Japan’s deposit of instrument of accession makes the Tokyo Convention very close to enter into force
On 6 December 2017, H. E. Mr Takio Yamada, Ambassador of Japan to UNESCO, deposited the instrument of accession to the 2011 Tokyo Convention with UNESCO Director-General, Ms Audrey Azoulay. The ceremony of the deposit officially sealed Japan´s consent to be bound to the Convention.
The Tokyo Convention represents a landmark that reflects the new trends on the recognition of higher education qualifications in the Asian Pacific region. Conceived within the framework of the modernisation of the UNESCO Regional Conventions on the Recognition of Higher Education Qualifications, the Tokyo Convention is part of the “second generation of the Regional Conventions”, together with the Lisbon Convention and the Addis Convention.
The process of updating the 1983 Bangkok Convention commenced in 2005 when Member States of the Asia-Pacific region acknowledged that renewing the Convention would provide a unique opportunity to reflect changes in their higher education systems, as well as to put in place practical measures to support improved information provision and quality assurance of higher education institutions.
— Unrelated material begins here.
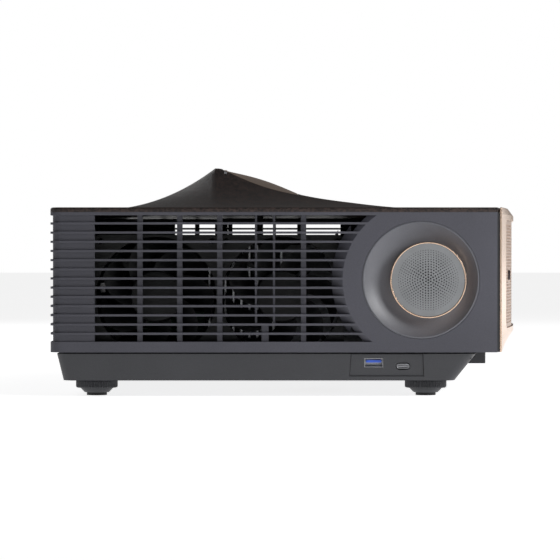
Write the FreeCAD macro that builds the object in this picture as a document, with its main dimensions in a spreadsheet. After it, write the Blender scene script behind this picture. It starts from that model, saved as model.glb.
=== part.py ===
import FreeCAD, Part

import math
import os
import re

import Sketcher

# Home projector, in millimetres, +Z up.  The lens looks along -Y, and +X is on
# the right as seen from in front.  The origin is on the floor, under the middle
# of the outer box.  "right" pieces are on the -X side, the projector's own right.

SIZES = (
    ("body_width", 400, "over the two side panels"),
    ("body_depth", 353.5, "rear panel to the middle of the bowed front"),
    ("ground_clearance", 12, "floor to the underside of the pan"),
    ("pan_height", 19.8, "underside to the rim of the bottom pan"),
    ("shadow_gap", 1.1, "dark line between the pan and the panels"),
    ("panel_height", 102.5, "height of the side and rear panels"),
    ("cover_edge", 3.5, "thickness of the top cover at its edge"),
    ("hump_rise", 33.2, "ridge above the top cover"),
    ("front_bow", 23.3, "how far the front bows out in the middle"),
    ("front_step", 3.1, "ends of the front to the side panels"),
    ("corner_radius", 8, "vertical rear corners"),
    ("panel_wall", 3, "panel wall where it has no vent"),
    ("fin_depth", 6, "depth of the vent fins"),
    ("vent_pitch", 6.72, "one fin and one gap"),
    ("fin_thickness", 1.6, "thickness of one vent fin"),
    ("vent_margin", 2.3, "panel top to the first vent gap"),
    ("bottom_band", 7, "plain band under the vent"),
    ("rear_recess", 32.8, "closed part of the vent at the rear corner"),
    ("recess_depth", 1.8, "depth of the closed grooves"),
    ("corner_return", 14, "side panel round the rear corner"),
    ("dish_setback", 55.95, "front edge of the side panel to the dish centre"),
    ("dish_height", 52.9, "bottom of the side panel to the dish centre"),
    ("dish_radius", 43.1, "hole for the speaker dish"),
    ("dish_margin", 14, "flush ring between the dish and the vent ramp"),
    ("ramp_run", 8, "length of the ramp at the end of each vent gap"),
    ("driver_offset", 5.5, "speaker disc forward of the dish centre"),
    ("driver_radius", 27.9, "outside of the gold ring"),
    ("ring_wall", 1.1, "wall of the gold ring"),
    ("grille_thickness", 1, "perforated sheets"),
    ("grille_back", 2.4, "face of the trim to the back of the front grille"),
    ("hole_radius", 0.5, "perforations of the speaker grille"),
    ("hole_rings", 12, "rings of perforations"),
    ("hole_pitch", 1.9, "between rings of perforations"),
    ("pan_wall", 4, "walls of the pan"),
    ("pan_floor", 3, "floor of the pan"),
    ("pan_inset", 2.5, "rim of the pan inside the side panels"),
    ("pan_slope", 4.5, "how far the pan leans in from rim to underside"),
    ("pan_nose", 41.2, "front face to the rim of the pan"),
    ("pan_nose_slope", 15.5, "lean of the front of the pan"),
    ("foot_spread", 330, "between the feet, side to side"),
    ("foot_base", 244.7, "between the feet, front to rear"),
    ("foot_rear", 32, "rear of the case to the rear feet"),
    ("foot_radius", 15.5, "knurled disc of a foot"),
    ("stud_radius", 3.9, "M8 stud of a foot"),
    ("stud_length", 14.5, "stud above the disc"),
    ("foot_pad_radius", 7.5, "rubber pad under a foot"),
    ("fit_gap", 0.1, "radial gap of a turning fit"),
    ("moving_gap", 0.4, "gap beside a moving piece"),
    ("skin", 1.2, "thickness of the gold front trim"),
    ("trim_end", 25, "plain end of the front trim"),
    ("trim_rail", 4, "plain rail over and under the front grille"),
    ("lower_bevel", 13, "height of the bevel under the front"),
    ("lower_bevel_run", 11.3, "depth of the bevel under the front"),
    ("upper_bevel", 5, "height and depth of the bevel over the front"),
    ("lens_height", 90, "floor to the lens axis"),
    ("collar_radius", 38, "outside of the lens collar"),
    ("collar_wall", 3, "wall of the lens collar"),
    ("barrel_radius", 24, "outside of the lens barrel"),
    ("barrel_wall", 3, "wall of the lens barrel"),
    ("ring_thickness", 2.7, "zoom and focus rings"),
    ("shift_travel", 5, "lens shift each way"),
    ("window_width", 16, "infrared window in the front"),
    ("window_height", 7, "infrared window in the front"),
    ("window_inset", 63, "side of the case to the window centre"),
    ("window_level", 89, "floor to the window centre"),
    ("chin_half", 140, "half the width of the chin bar"),
    ("chin_height", 10.3, "height of the chin bar"),
    ("chin_bow", 7.4, "how far the chin bar bows out"),
    ("chin_setback", 7.2, "ends of the front to the ends of the chin"),
    ("ridge_rear", 117.2, "rear of the case to the ridge of the hump"),
    ("ridge_flat", 4.8, "flat on top of the ridge"),
    ("ridge_half", 62, "half the width of the ridge"),
    ("hump_half", 165, "half the width of the hump at its foot"),
    ("hump_back", 62.8, "length of the rear slope"),
    ("ramp_length", 61.9, "length of the gold ramp"),
    ("ramp_drop", 20.7, "fall of the gold ramp"),
    ("apron_length", 47, "length of the slope in front of the ramp"),
    ("hump_wall", 3, "wall of the hump"),
    ("lid_thickness", 2.4, "gold lid on the ramp"),
    ("lid_front_half", 88, "half the width of the lid at its front"),
    ("lid_rear_half", 57, "half the width of the lid at the hinge"),
    ("knuckle_radius", 2.2, "hinge knuckle of the lid"),
    ("pin_radius", 1.2, "hinge pin of the lid"),
    ("swing_gap", 1.8, "room round the knuckle for the root of the lid as it swings"),
    ("port_plate_setback", 96.95, "front of the case to the port plate centre"),
    ("port_plate_width", 54.4, "width of the port plate"),
    ("port_plate_height", 16.1, "height of the port plate"),
    ("fan_size", 92, "square frame of a fan"),
    ("fan_depth", 25.4, "depth of a fan"),
    ("fan_pitch", 92.9, "between the two right fans"),
    ("fan_rear", 76.85, "rear of the case to the first fan axis"),
    ("fan_inset", 22, "side of the case to a fan"),
    ("fan_level", 73, "floor to the fan axes"),
    ("hub_radius", 19, "fan hub"),
    ("engine_half", 55, "half the width of the light engine"),
    ("engine_length", 142, "length of the light engine"),
    ("engine_height", 85, "height of the light engine"),
    ("board_thickness", 1.6, "printed circuit boards"),
    ("bay_left", -70, "connector bay, towards -X"),
    ("bay_right", 152, "connector bay, towards +X"),
    ("bay_bottom", 44, "floor to the bottom of the connector bay"),
    ("bay_height", 34, "height of the connector bay"),
    ("bay_depth", 14, "depth of the connector bay"),
    ("key_radius", 4.4, "keys on the rear panel"),
)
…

Recognizing the need for a revised convention, the Tokyo convention was adopted at an International Conference of States in Tokyo, Japan, in November 2011.
As host country for the adoption of the text and fourth country to become a Party to the Convention, the deposit of the instrument of accession by Japan is not only very symbolic, but it also represents a great step towards the entry into force of the Convention, which needs five countries’ deposit. Together with Japan, Australia (2014), China (2014) and New Zealand (2017) are already parties to the Convention. Other countries have signaled that they are in advanced stages of the ratification process in early 2018.